Another key partnership is with enterprise applications vendor SAP. The companies announced that SAP will provide SAP HANA, its in-memory database and analytics engine, on Google’s cloud, an important step for Google as it looks to highlight large enterprises as both customers and partners on its GCP. SAP has been pushing customers to embrace the cloud – the software maker runs its own cloud datacenters – and GCP represents a step into the public cloud arena through a partner. SAP also is offering a developer edition of SAP HANA on GCP, and Bernd Leukert, head of technology and innovation for SAP, said the two companies are partnering together on efforts around machine learning that will be announced at SAP’s user conference in May.
During the show, Google Cloud officials also touted other large enterprise customers, including Verizon and its plans to migrate 115,000 employees to Google’s G Suite of cloud applications and Colgate-Palmolive, which moved 28,000 employees to G Suite last year. Other big customers noted were Home Depot, eBay, and Disney, proof points for GCP officials that their cloud infrastructure is ready for large enterprise workloads.
Security has always been a key concern of businesses as they consider moving workloads and data to the cloud. However, those concerns in recent years have eased as cloud service providers have built up their security capabilities. Google officials put a focus in that area as well, with innovations around both its hardware and its APIs. On the hardware side, the company introduced Titan, a low-power microcontroller built into Google’s cloud servers that creates a security identify for the hardware and creates a root of trust between them and peripherals. Other security features an API to root out and protect sensitive data, software for managing symmetric encryption keys without a hardware security module and a way to use security keys for two-step authentication.
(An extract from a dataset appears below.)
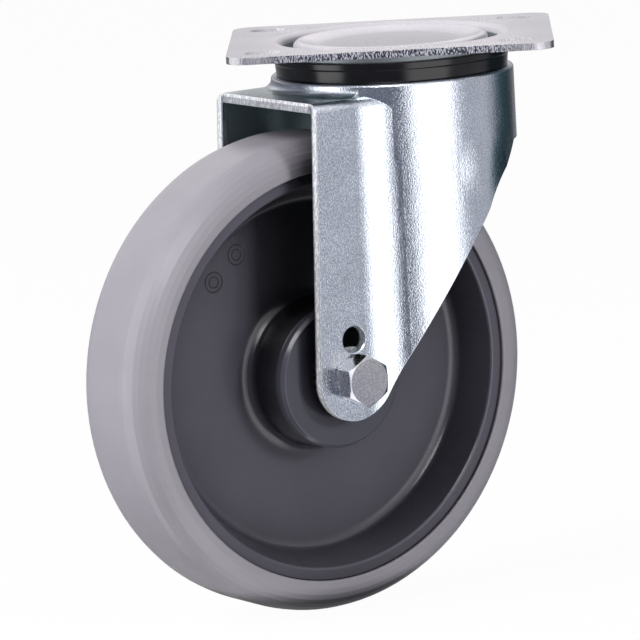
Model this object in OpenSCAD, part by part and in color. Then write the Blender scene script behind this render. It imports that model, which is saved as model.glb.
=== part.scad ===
// Swivel castor: a plate fitting, a pressed fork on a double ball race, and a
// plastic wheel with an elastic tyre on two ball bearings.
// Origin: the swivel axis at the plate's mounting face. +Z is up and the plate's
// long side lies along X. The fork, the wheel and what they carry are drawn with
// the trail along +X and the bolt head on +Y, then turned by swivel_rest.

/* [Overall] */
// Clearance between the king pin's lower head and the tyre
wheel_room = 7.3; // [5:0.1:12]
// Offset from the swivel axis to the axle
swivel_offset = 52.2; // [46:0.1:56]
// Direction of the trail at rest, from +X
swivel_rest = 216; // [0:1:359]

/* [Top plate] */
// Length of the plate, along X
plate_l = 135; // [130:1:150]
// Width of the plate, along Y
plate_w = 110; // [106:1:125]
// Thickness of the plate's sheet
plate_t = 3; // [2.5:0.1:4]
// Radius of the plate's corners
plate_corner_r = 9; // [4:0.5:12]
// Spacing of the slots along X
slot_dx = 105; // [100:1:112]
// Spacing of the slots along Y
slot_dy = 80; // [76:1:86]
// Width of a slot
slot_w = 11; // [9:0.5:12]
// End-to-end length of a slot, along X
slot_l = 15; // [12:0.5:18]
// Outer radius of the pressed channel, under the plate
channel_r = 48.5; // [46:0.25:50]
// Depth of the channel below the sheet's underside
channel_depth = 6; // [5:0.25:7]
// Radius of the crest between the dish and the channel, before its rounding
crest_r = 40.4; // [39.5:0.1:40.8]
// Radius of the crest's rounding
crest_bend = 2.5; // [1.5:0.1:2.8]
// Radius of the flat dish in the middle
dish_r = 30.5; // [28:0.5:32]
// Depth of the dish below the mounting face
dish_depth = 2.3; // [1.8:0.1:2.6]
// Radius of the bend between the dish and the slope up to the crest
dish_bend = 8; // [4:0.5:12]
// Radius of the soft edge where the plate turns down into the channel
channel_lead = 4; // [2:0.25:4.5]
// Inner bend radius of the plate's pressing
plate_bend = 1.5; // [1:0.1:2]

/* [Ball races of the swivel head] */
// Diameter of the balls in both rows
ball_d = 8; // [7.5:0.1:8.5]
// Clearance between a ball and its tracks
ball_gap = 0.05; // [0.03:0.01:0.08]
// Balls in the upper row
upper_count = 28; // [20:1:29]
// Balls in the lower row
lower_count = 18; // [12:1:19]
// Pitch radius of the lower row
lower_pitch_r = 27; // [26:0.25:28]
// Thickness of the lower race's sheet
race_t = 3; // [2.5:0.1:3.5]
// Width of the lower race outside the row's pitch radius
race_edge = 6; // [5.5:0.1:7]
// Radius of the king pin's shoulder
pin_shoulder_r = 11; // [10:0.5:13]
// Radius of the king pin's riveted ends
pin_end_r = 8; // [6:0.5:9]
// Widening of the king pin's upper end, which is riveted flush into the plate
pin_sink = 2.5; // [1:0.1:3]
// Radius of the king pin's lower head
pin_head_r = 13; // [12:0.5:15]
// Height of the king pin's lower head
pin_low_h = 3.5; // [2:0.5:5]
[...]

Google also wants to lure Windows customers and developers to its cloud. The company already has made steps in that direction by offering support for ASP.NET applications and pre-configured images on the Google Compute Engine for Microsoft SQL Server Enterprise. Now Google Cloud officials have created a Windows partner program that is designed to encourage and help enterprises migrate their Windows environments to GCP from their on-premises data centers or other cloud providers. In addition, Google officials said SQL Server Enterprise is now generally available on the Google cloud and introduced a beta of .NET for Google’s App Engine and Container Engine.